▶ Exercise prompt:
How many lines in this data contain the string "joints"? Reply with the number only.

==== Data entries

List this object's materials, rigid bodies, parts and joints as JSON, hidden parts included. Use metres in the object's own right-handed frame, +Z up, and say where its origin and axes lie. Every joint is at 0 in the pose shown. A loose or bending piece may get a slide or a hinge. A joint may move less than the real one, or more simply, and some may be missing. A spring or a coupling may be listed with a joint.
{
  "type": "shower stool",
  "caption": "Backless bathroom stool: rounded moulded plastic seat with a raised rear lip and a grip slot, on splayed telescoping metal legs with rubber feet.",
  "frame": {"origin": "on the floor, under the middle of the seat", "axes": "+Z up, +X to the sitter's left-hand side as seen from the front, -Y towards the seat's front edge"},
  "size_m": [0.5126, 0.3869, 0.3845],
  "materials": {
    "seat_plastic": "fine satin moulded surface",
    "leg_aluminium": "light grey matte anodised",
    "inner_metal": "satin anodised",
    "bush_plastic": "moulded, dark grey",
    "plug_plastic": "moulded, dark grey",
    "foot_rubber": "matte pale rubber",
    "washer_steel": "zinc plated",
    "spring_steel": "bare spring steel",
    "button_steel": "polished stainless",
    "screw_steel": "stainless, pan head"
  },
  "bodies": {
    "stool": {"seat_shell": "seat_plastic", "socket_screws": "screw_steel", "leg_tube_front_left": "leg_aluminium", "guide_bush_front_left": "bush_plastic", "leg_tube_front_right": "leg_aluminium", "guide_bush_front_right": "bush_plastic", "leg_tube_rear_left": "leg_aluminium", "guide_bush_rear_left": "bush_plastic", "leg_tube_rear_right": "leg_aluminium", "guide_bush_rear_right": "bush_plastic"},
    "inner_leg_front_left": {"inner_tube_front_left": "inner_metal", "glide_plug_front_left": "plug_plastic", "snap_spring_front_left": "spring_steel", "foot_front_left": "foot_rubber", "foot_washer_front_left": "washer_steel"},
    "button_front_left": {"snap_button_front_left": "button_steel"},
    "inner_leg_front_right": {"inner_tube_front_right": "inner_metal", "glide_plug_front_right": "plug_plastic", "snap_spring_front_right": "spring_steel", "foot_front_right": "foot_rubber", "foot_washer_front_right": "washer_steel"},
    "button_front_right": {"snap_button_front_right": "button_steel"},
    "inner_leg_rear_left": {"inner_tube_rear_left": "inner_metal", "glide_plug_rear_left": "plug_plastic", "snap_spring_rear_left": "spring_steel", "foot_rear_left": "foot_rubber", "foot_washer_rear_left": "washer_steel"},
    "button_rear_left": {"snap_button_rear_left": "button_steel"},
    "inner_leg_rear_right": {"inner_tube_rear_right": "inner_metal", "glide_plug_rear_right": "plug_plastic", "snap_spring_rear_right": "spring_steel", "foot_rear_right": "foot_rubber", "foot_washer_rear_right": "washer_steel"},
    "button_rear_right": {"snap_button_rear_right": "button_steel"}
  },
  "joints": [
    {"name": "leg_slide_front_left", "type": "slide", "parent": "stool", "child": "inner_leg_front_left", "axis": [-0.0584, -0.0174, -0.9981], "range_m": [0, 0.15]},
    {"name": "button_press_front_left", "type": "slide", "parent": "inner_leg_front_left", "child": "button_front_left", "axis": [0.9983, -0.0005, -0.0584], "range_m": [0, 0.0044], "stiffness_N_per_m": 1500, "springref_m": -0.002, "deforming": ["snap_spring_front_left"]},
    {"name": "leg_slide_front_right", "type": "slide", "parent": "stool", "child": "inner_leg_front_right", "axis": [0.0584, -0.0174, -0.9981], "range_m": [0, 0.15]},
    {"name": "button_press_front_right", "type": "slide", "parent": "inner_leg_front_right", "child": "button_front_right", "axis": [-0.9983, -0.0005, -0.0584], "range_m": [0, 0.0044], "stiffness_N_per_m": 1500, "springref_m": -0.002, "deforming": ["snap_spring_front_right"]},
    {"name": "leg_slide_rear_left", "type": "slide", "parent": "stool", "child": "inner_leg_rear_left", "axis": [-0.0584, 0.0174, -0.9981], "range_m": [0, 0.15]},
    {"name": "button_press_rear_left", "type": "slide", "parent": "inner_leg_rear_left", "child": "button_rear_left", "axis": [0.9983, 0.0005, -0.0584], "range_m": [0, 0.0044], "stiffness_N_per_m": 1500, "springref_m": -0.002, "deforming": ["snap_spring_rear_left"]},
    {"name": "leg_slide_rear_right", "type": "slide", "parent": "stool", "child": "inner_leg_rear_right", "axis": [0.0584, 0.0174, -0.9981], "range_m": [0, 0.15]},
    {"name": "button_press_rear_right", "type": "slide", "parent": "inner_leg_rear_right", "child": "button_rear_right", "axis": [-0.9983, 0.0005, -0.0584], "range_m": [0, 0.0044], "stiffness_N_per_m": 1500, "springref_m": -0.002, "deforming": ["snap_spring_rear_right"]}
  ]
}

========
==== Data entries

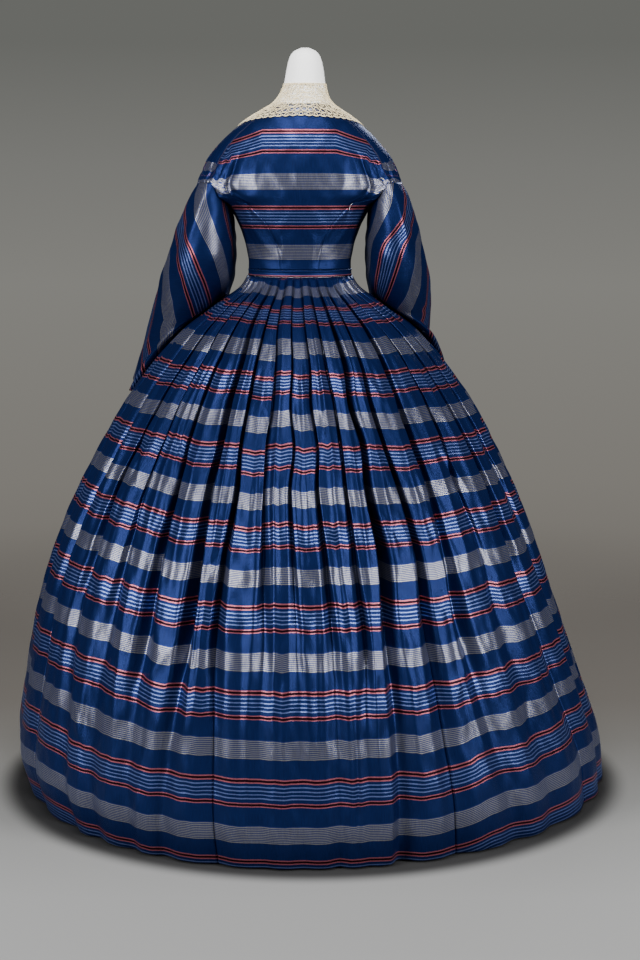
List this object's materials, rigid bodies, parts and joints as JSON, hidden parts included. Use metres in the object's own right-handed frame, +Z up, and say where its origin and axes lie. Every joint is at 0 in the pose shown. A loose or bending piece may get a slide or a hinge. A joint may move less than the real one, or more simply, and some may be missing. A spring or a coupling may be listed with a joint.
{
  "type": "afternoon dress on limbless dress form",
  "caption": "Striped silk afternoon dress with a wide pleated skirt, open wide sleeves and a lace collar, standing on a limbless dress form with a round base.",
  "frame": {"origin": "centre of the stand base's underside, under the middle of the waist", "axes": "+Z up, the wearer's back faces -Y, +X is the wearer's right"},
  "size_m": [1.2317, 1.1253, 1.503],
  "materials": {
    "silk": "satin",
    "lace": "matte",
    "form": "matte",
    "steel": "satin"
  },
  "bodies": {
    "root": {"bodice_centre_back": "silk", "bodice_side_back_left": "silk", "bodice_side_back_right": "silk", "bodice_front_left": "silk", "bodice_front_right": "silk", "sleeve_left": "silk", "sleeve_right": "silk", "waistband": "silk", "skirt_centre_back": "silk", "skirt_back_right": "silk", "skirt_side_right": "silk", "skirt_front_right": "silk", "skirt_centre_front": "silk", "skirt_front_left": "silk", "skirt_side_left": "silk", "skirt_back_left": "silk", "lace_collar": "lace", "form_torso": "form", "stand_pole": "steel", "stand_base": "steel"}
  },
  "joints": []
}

========
==== Data entries

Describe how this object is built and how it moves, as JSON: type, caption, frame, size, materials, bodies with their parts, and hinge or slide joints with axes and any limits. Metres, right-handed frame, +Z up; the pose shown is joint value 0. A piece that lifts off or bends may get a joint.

========

▶ Solution:
5